**The exercise:**
A precise retyping is required of every line from the one containing "socket_nuts();" down to the one containing "HEAD = Matrix.Scale(MM, 4)", both included, and of no other line.

--- begin Material supplied ---

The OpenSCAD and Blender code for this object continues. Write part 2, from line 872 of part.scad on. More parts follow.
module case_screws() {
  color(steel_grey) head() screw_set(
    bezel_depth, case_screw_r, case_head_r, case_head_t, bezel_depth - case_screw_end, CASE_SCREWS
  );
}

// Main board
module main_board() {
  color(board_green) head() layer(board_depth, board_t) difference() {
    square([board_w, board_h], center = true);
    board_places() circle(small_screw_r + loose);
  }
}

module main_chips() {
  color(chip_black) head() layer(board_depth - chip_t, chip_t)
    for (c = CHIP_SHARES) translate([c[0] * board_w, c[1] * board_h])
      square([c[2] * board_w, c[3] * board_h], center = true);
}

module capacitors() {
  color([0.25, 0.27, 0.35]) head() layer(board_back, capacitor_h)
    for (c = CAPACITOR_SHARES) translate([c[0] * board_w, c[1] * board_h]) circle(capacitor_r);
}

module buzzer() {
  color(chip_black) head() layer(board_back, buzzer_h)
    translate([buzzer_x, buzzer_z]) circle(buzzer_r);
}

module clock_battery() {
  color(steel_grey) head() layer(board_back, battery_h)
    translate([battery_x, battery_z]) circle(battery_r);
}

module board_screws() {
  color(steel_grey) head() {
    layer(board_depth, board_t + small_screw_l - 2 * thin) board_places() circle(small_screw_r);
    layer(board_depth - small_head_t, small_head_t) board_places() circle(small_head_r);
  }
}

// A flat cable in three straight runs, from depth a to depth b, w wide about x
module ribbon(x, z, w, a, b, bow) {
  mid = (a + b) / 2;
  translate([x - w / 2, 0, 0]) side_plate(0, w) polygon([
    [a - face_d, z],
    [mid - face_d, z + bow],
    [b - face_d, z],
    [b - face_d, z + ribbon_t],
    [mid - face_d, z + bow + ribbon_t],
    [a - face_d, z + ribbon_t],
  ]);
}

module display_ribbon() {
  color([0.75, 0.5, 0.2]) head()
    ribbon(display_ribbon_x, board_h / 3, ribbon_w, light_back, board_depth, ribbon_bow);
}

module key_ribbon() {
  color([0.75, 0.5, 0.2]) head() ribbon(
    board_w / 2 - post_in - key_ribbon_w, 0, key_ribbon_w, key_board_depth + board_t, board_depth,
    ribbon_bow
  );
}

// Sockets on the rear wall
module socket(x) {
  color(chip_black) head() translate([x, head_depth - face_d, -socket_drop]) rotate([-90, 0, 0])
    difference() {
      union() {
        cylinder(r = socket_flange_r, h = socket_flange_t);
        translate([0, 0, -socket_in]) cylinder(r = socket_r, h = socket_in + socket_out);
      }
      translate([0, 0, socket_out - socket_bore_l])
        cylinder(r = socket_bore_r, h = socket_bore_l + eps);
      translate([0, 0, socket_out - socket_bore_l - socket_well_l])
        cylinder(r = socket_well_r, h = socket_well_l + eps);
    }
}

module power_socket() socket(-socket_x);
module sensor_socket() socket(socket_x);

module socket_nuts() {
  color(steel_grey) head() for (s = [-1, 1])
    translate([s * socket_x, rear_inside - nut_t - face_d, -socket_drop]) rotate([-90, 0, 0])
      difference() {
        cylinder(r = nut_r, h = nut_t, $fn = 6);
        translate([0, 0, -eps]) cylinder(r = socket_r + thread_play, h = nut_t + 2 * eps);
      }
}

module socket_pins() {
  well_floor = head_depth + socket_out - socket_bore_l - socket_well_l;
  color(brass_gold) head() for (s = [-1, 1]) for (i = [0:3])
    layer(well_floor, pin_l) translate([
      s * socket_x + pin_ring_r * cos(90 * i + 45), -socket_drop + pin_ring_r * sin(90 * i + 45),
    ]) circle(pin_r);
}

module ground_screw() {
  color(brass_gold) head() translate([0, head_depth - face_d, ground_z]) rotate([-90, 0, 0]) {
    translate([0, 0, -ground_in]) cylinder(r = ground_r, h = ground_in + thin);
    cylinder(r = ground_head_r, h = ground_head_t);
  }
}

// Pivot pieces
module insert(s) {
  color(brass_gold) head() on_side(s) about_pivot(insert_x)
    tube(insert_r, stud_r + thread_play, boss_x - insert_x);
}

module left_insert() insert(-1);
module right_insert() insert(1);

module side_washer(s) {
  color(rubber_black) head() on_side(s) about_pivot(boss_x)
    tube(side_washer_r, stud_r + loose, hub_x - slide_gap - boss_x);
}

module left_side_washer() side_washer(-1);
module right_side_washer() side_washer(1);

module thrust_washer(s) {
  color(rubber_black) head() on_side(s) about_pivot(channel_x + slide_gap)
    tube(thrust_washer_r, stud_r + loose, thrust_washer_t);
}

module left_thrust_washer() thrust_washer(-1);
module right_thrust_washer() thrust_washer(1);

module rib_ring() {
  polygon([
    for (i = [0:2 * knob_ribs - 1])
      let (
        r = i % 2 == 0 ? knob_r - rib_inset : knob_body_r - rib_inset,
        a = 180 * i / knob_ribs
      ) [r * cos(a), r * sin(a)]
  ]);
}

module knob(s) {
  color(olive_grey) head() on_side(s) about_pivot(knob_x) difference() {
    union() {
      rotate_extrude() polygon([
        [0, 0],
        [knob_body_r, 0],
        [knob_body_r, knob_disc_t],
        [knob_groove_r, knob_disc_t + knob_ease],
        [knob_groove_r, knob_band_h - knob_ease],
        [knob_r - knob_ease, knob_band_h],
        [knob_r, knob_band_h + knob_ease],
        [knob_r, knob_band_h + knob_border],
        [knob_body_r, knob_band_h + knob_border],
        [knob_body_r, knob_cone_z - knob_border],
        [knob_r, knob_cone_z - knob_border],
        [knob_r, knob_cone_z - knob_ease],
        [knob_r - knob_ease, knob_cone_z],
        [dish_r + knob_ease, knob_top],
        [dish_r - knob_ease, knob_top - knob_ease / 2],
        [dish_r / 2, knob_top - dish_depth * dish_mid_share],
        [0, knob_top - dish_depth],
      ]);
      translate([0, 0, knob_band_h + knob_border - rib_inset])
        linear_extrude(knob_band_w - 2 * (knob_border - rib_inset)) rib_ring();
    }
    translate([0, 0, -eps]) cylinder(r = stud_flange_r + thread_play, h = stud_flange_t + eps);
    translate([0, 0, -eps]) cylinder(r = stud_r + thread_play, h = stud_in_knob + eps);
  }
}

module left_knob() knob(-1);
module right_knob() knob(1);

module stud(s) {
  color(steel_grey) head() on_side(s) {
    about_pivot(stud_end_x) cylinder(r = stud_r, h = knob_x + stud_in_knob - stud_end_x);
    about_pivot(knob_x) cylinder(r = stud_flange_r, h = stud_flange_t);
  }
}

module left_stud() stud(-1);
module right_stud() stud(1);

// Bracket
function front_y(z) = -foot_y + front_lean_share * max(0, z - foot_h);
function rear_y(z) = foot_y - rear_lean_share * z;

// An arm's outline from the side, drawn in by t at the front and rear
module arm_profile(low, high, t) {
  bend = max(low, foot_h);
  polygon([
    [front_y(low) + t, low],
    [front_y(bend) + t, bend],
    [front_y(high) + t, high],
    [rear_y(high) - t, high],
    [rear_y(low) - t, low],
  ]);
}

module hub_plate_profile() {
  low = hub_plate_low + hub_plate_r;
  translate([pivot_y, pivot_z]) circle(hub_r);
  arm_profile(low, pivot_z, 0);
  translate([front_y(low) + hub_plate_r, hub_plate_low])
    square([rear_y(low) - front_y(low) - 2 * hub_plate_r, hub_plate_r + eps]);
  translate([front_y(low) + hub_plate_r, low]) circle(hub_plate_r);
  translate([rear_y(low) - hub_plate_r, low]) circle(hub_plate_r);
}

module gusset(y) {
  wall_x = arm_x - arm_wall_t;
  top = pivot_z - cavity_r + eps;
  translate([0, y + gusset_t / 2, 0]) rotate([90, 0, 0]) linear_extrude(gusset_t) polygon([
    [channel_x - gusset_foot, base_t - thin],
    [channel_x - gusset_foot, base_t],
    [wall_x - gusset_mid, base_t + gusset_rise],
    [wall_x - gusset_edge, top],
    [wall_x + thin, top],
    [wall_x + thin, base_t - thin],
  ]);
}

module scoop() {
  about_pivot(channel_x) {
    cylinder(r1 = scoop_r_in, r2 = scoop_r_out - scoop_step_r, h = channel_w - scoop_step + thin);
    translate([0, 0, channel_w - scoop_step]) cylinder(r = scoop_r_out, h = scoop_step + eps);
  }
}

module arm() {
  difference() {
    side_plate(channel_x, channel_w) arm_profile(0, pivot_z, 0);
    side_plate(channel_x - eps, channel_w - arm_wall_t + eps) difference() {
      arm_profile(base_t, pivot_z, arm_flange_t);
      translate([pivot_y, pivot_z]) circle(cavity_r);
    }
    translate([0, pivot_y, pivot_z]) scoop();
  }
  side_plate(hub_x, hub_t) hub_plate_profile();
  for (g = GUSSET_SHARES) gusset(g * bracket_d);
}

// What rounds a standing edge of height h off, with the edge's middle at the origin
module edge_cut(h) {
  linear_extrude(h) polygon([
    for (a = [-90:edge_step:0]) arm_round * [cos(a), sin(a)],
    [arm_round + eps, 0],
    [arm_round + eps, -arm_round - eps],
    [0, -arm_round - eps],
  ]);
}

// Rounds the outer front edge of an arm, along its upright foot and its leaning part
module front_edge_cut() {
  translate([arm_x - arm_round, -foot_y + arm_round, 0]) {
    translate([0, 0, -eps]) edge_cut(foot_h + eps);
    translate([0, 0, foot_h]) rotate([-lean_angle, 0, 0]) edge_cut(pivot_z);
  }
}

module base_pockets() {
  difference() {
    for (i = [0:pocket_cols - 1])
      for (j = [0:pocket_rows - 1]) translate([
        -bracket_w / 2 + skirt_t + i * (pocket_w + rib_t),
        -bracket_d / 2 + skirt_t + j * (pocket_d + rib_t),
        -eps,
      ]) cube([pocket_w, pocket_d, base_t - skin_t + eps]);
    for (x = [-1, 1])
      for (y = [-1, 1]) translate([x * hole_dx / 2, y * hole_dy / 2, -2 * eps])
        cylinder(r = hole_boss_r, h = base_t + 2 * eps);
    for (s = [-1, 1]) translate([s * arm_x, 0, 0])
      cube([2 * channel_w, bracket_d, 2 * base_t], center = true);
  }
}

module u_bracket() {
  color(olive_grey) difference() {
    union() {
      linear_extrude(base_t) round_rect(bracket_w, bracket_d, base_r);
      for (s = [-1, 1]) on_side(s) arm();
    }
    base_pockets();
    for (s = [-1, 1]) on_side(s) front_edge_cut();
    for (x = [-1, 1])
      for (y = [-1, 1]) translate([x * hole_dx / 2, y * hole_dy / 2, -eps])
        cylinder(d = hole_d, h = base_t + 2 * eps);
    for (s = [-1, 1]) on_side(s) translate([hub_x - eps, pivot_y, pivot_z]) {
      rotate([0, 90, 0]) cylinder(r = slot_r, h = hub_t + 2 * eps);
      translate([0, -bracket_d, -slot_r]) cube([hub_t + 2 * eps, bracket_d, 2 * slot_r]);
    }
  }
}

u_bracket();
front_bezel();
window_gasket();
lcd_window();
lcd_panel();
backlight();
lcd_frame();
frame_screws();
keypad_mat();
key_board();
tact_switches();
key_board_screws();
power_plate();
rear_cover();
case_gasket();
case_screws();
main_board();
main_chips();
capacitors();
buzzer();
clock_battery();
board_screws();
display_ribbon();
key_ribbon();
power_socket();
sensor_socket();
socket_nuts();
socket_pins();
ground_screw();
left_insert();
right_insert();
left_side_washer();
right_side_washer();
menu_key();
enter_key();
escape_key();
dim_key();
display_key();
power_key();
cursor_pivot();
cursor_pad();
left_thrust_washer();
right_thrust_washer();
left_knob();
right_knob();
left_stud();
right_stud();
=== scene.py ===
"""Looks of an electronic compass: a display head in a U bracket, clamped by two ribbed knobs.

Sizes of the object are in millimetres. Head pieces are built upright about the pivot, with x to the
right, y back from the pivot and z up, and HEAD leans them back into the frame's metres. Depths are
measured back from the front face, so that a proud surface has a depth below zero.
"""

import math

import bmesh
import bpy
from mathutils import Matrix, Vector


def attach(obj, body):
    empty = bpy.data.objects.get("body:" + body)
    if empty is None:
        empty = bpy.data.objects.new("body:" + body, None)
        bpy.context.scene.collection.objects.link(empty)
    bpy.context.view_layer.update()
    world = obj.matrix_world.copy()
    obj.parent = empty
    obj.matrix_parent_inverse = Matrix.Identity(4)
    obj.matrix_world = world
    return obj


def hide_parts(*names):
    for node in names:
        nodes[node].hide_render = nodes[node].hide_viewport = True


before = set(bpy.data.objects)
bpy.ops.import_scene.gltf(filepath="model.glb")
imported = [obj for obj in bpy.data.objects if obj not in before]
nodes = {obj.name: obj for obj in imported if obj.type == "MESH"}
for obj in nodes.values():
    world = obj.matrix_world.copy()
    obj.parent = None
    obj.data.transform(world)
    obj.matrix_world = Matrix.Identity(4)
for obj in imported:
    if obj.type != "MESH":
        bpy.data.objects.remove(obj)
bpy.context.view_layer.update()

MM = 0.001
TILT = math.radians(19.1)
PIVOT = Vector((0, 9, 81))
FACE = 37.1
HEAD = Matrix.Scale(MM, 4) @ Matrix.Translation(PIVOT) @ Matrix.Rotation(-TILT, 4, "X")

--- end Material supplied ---
--- begin Material supplied ---

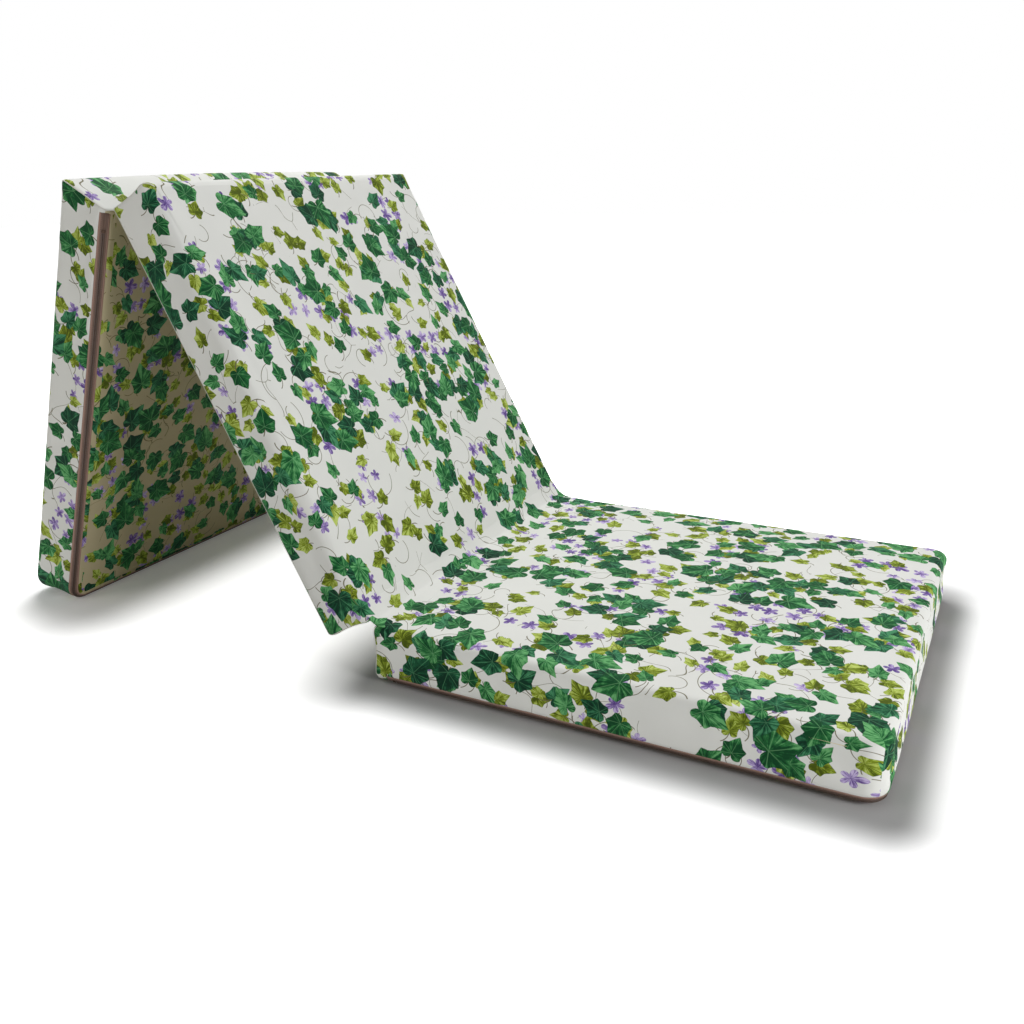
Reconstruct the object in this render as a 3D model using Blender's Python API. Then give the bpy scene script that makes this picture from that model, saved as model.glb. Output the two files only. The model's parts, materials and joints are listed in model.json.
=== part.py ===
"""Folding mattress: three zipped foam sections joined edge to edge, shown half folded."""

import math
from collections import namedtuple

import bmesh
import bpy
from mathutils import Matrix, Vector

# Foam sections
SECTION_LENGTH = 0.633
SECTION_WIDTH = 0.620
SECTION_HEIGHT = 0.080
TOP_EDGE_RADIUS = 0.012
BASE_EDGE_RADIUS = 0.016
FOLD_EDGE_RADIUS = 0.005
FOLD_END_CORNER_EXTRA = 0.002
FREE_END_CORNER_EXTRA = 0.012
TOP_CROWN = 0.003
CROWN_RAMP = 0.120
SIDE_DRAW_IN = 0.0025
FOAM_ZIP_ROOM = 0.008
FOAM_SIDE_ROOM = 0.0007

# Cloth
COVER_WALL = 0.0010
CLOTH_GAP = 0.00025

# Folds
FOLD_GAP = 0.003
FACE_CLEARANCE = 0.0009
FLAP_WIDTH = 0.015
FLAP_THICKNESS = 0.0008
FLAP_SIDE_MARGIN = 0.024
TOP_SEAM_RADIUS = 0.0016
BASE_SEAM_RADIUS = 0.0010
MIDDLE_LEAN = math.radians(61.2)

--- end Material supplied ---
--- begin Material supplied ---

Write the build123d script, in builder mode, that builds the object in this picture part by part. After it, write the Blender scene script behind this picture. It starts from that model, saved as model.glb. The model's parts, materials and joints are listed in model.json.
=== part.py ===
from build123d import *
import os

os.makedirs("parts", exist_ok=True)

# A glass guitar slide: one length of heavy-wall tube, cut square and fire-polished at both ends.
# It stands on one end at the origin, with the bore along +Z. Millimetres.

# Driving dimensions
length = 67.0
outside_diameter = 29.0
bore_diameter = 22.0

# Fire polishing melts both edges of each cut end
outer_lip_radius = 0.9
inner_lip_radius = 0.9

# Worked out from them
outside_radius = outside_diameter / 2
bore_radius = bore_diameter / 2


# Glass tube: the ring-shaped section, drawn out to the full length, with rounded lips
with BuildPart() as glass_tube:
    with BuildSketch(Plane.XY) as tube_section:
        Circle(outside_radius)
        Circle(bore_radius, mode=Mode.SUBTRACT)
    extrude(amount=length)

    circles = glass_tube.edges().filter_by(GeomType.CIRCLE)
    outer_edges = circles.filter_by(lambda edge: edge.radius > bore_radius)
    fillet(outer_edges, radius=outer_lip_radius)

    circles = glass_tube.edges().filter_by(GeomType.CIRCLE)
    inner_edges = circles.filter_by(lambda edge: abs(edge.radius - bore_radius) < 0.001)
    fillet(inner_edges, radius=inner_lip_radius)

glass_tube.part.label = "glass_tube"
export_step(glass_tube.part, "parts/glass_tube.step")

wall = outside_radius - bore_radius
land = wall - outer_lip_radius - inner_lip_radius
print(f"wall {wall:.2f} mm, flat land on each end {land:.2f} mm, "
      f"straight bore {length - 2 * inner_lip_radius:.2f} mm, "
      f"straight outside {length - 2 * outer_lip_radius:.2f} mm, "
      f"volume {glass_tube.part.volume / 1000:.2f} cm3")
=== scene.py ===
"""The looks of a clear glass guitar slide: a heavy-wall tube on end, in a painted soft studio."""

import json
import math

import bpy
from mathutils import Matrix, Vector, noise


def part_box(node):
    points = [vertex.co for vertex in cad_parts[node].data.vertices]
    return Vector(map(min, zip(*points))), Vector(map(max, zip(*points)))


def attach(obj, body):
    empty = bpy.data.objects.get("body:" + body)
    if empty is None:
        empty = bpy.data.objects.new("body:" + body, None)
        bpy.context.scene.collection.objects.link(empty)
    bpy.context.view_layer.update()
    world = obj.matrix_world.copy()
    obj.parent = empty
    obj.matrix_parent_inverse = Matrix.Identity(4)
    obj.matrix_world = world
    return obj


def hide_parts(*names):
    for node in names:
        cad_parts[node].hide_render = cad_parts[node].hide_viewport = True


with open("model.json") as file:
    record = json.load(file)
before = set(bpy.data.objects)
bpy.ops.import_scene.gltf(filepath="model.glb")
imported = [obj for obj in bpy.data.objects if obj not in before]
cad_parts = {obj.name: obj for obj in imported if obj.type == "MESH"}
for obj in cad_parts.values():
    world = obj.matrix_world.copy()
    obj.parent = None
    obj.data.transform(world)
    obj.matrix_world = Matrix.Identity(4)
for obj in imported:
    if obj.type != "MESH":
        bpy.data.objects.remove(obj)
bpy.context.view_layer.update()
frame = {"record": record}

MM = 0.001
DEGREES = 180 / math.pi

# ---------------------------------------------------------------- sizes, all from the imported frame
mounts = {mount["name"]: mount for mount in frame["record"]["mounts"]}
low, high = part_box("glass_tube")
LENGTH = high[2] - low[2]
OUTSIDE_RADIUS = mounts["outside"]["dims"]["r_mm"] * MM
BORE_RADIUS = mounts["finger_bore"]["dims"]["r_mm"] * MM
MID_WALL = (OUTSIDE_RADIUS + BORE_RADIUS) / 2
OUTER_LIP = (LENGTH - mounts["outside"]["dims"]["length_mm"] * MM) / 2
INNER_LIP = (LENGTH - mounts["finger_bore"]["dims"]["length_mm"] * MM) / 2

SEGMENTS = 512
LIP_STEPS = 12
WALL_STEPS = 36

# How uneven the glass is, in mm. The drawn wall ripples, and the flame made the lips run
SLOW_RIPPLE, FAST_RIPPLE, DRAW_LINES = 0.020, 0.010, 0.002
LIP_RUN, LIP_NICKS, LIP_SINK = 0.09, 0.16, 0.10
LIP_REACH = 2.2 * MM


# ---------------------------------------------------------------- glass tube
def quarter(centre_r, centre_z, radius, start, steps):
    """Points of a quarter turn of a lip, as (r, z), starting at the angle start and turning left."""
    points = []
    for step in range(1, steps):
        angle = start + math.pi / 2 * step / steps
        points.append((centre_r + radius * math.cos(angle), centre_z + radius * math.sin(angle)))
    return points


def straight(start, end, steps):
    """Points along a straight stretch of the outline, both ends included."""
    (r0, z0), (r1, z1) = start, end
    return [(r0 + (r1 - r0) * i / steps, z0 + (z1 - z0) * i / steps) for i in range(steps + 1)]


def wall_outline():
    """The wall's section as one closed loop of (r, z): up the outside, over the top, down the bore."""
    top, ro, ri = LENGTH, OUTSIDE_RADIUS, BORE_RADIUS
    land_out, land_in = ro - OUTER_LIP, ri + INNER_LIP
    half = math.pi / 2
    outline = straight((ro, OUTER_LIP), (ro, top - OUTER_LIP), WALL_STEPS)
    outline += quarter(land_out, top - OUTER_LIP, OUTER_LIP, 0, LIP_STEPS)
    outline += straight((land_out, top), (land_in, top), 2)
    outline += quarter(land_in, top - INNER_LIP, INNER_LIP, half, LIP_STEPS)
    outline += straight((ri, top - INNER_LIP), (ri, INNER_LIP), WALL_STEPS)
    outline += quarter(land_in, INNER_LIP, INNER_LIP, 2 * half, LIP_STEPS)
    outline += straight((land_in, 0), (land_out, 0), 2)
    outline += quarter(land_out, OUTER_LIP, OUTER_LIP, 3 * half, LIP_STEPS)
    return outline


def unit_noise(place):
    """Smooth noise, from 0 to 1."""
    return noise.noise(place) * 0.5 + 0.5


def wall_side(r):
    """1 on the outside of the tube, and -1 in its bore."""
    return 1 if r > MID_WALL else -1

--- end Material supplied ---

**Finished exercise:**
socket_nuts();
socket_pins();
ground_screw();
left_insert();
right_insert();
left_side_washer();
right_side_washer();
menu_key();
enter_key();
escape_key();
dim_key();
display_key();
power_key();
cursor_pivot();
cursor_pad();
left_thrust_washer();
right_thrust_washer();
left_knob();
right_knob();
left_stud();
right_stud();
=== scene.py ===
"""Looks of an electronic compass: a display head in a U bracket, clamped by two ribbed knobs.

Sizes of the object are in millimetres. Head pieces are built upright about the pivot, with x to the
right, y back from the pivot and z up, and HEAD leans them back into the frame's metres. Depths are
measured back from the front face, so that a proud surface has a depth below zero.
"""

import math

import bmesh
import bpy
from mathutils import Matrix, Vector


def attach(obj, body):
    empty = bpy.data.objects.get("body:" + body)
    if empty is None:
        empty = bpy.data.objects.new("body:" + body, None)
        bpy.context.scene.collection.objects.link(empty)
    bpy.context.view_layer.update()
    world = obj.matrix_world.copy()
    obj.parent = empty
    obj.matrix_parent_inverse = Matrix.Identity(4)
    obj.matrix_world = world
    return obj


def hide_parts(*names):
    for node in names:
        nodes[node].hide_render = nodes[node].hide_viewport = True


before = set(bpy.data.objects)
bpy.ops.import_scene.gltf(filepath="model.glb")
imported = [obj for obj in bpy.data.objects if obj not in before]
nodes = {obj.name: obj for obj in imported if obj.type == "MESH"}
for obj in nodes.values():
    world = obj.matrix_world.copy()
    obj.parent = None
    obj.data.transform(world)
    obj.matrix_world = Matrix.Identity(4)
for obj in imported:
    if obj.type != "MESH":
        bpy.data.objects.remove(obj)
bpy.context.view_layer.update()

MM = 0.001
TILT = math.radians(19.1)
PIVOT = Vector((0, 9, 81))
FACE = 37.1
HEAD = Matrix.Scale(MM, 4) @ Matrix.Translation(PIVOT) @ Matrix.Rotation(-TILT, 4, "X")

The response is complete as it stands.